• **Problem description**:
Within the material below, transcribe exactly the lines from the one holding "of the base" through the one holding "if empty is", keeping both ends and skipping the rest.

* * *

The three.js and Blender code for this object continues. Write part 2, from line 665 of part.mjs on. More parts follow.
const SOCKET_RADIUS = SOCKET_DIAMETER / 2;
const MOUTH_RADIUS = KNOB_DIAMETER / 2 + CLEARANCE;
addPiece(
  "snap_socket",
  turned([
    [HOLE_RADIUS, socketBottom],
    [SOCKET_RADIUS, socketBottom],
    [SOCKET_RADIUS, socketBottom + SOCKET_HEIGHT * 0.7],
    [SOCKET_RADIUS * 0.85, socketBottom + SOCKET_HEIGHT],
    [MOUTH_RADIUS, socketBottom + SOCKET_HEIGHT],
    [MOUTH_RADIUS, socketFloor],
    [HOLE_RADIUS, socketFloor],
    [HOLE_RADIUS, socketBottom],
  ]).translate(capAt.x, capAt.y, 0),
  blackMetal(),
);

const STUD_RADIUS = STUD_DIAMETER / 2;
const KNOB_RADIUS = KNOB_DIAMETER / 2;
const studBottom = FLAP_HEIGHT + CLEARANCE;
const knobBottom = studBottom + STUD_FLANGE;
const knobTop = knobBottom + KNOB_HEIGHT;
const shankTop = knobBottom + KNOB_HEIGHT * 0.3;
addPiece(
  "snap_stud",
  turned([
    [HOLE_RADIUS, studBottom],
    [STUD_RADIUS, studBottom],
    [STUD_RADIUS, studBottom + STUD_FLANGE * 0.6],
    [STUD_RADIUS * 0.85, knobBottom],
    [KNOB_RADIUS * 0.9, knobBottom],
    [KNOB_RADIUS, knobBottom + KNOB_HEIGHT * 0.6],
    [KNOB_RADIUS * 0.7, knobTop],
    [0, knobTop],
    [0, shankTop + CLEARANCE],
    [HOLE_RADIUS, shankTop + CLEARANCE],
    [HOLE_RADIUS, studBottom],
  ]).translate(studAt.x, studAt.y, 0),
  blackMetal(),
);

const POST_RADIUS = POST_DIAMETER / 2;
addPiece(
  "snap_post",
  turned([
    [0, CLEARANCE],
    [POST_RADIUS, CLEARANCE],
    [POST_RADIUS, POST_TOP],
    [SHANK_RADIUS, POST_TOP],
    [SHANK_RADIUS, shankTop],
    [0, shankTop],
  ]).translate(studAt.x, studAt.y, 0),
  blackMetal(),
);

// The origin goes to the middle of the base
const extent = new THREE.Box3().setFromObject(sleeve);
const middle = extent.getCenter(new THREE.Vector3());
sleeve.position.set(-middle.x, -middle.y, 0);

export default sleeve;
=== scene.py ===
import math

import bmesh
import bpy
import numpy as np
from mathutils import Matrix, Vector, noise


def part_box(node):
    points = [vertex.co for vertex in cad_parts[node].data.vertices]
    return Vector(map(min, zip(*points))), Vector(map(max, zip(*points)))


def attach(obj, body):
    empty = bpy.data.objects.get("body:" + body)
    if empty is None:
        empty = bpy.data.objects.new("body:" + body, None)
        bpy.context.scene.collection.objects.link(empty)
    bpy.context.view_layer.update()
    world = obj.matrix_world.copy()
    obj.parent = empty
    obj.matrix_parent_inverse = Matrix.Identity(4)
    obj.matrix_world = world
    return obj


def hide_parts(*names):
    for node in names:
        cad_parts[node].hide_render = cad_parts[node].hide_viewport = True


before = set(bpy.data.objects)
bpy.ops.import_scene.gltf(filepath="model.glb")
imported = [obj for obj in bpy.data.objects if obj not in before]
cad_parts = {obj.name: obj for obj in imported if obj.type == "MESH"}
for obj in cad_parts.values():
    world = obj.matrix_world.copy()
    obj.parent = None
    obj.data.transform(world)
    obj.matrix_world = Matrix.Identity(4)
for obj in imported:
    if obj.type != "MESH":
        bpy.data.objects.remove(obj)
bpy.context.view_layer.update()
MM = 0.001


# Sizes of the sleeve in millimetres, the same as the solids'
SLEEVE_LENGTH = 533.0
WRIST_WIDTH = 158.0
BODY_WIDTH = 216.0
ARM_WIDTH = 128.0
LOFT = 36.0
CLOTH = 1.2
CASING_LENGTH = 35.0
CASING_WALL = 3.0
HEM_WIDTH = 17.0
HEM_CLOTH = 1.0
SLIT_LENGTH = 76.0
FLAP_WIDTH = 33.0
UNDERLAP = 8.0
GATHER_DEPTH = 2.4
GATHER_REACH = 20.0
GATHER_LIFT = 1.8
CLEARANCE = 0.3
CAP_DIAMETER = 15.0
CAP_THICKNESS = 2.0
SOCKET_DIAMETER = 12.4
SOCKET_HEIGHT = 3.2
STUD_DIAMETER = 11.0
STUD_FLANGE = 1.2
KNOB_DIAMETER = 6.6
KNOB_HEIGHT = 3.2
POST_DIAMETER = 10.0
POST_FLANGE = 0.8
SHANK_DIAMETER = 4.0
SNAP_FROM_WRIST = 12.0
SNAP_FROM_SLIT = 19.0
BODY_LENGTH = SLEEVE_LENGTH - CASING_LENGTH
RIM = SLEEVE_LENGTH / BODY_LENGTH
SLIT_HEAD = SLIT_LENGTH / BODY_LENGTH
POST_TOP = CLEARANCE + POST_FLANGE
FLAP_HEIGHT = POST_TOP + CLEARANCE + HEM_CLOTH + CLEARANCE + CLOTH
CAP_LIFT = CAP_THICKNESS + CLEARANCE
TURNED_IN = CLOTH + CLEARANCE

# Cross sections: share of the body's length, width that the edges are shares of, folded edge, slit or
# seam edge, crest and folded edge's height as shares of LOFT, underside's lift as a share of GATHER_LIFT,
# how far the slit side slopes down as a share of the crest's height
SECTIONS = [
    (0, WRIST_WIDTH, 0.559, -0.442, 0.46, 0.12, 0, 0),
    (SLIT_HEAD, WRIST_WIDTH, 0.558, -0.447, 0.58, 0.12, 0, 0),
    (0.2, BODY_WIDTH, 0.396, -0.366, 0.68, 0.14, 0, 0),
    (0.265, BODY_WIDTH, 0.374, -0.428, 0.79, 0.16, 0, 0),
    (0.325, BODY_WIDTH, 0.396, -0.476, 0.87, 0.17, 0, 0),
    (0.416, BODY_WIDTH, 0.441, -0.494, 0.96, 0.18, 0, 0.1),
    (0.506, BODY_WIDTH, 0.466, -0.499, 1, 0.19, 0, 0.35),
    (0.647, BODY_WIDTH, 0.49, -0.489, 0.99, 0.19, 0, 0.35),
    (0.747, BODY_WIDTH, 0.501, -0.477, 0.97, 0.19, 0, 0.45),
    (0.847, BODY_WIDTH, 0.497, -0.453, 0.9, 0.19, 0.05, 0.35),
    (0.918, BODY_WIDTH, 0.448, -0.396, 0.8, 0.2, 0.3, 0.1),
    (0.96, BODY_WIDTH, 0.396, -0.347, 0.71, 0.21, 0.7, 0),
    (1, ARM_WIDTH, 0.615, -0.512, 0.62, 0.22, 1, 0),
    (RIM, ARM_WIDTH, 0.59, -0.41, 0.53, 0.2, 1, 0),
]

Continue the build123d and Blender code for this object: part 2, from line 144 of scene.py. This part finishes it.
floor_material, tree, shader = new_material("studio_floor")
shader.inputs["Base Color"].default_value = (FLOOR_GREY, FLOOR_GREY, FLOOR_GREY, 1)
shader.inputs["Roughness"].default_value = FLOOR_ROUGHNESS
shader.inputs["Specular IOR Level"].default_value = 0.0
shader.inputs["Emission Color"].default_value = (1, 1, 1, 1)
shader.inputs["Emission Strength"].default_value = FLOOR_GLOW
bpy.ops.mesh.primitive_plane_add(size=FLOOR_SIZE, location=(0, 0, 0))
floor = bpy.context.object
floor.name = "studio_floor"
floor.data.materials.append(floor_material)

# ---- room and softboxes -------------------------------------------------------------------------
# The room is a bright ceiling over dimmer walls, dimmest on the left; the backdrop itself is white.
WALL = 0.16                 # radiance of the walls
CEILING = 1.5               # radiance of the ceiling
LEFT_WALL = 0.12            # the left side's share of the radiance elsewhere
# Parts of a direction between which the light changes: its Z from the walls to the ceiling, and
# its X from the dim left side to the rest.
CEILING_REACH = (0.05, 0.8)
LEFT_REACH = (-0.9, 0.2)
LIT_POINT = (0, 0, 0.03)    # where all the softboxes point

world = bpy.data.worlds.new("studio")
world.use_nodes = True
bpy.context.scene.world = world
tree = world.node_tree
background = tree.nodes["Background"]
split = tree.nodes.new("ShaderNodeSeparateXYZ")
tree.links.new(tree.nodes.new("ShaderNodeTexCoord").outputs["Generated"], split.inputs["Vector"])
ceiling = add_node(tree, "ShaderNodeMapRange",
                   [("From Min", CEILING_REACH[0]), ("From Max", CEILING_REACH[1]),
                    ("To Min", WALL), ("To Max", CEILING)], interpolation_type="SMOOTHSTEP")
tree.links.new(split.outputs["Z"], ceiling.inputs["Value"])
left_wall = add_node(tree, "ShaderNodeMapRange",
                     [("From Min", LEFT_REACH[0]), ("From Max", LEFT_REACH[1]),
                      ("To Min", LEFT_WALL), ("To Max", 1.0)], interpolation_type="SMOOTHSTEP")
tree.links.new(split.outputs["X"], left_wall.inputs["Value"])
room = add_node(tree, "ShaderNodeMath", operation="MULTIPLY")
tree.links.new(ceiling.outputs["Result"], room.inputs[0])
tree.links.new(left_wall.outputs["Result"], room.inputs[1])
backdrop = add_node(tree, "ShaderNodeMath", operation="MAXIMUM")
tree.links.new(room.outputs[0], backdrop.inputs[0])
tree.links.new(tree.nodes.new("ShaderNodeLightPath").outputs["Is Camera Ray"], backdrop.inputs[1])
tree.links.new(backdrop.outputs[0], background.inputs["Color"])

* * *

• **Exercise solution**:
// The origin goes to the middle of the base
const extent = new THREE.Box3().setFromObject(sleeve);
const middle = extent.getCenter(new THREE.Vector3());
sleeve.position.set(-middle.x, -middle.y, 0);

export default sleeve;
=== scene.py ===
import math

import bmesh
import bpy
import numpy as np
from mathutils import Matrix, Vector, noise


def part_box(node):
    points = [vertex.co for vertex in cad_parts[node].data.vertices]
    return Vector(map(min, zip(*points))), Vector(map(max, zip(*points)))


def attach(obj, body):
    empty = bpy.data.objects.get("body:" + body)
    if empty is None:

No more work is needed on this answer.